A corporation is a separate and distinct legal entity. This means that a corporation can open a bank account, own property and do business all under its own name. The primary advantage of a corporation is that its owners, known as stockholders or shareholders, are not personally liable for the debts and liabilities of the corporation. For example, if a corporation gets sued and is forced into bankruptcy, the owners will not be required to pay the debt with their own money. If the assets of the corporation are not enough to cover the debts, the creditors generally cannot go after the shareholders, directors or officers of the corporation to recover any shortfall.
A corporation is managed by a board of directors, which is responsible for making major business decisions and overseeing the general affairs of the corporation. Like representatives in Congress, directors are elected by the shareholders of the corporation. Officers, who run the day-to-day operations of the corporation, are appointed by the directors.

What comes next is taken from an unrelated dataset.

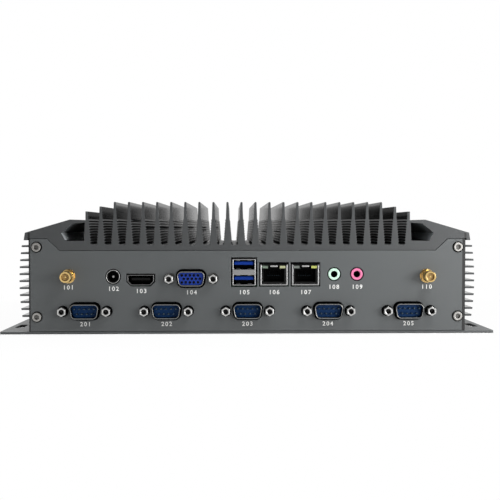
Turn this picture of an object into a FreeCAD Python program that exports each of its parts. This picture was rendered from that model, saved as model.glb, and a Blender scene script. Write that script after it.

One major disadvantage of a traditional corporation is double taxation. A traditional corporation, known as a C-corporation, pays a corporate tax on its corporate income (the first tax). Then, when the C-corporation distributes profits to its shareholders, the shareholders pay income tax on those dividends (the second tax). Therefore, tax is paid twice on the same income.
To avoid double taxation, corporations can make a special S-election to be taxed only once on the shareholders personal tax returns. Corporations that make this tax election are known as S-corporations. Why wouldn’t every corporation make this valuable election? Not every corporation can qualify.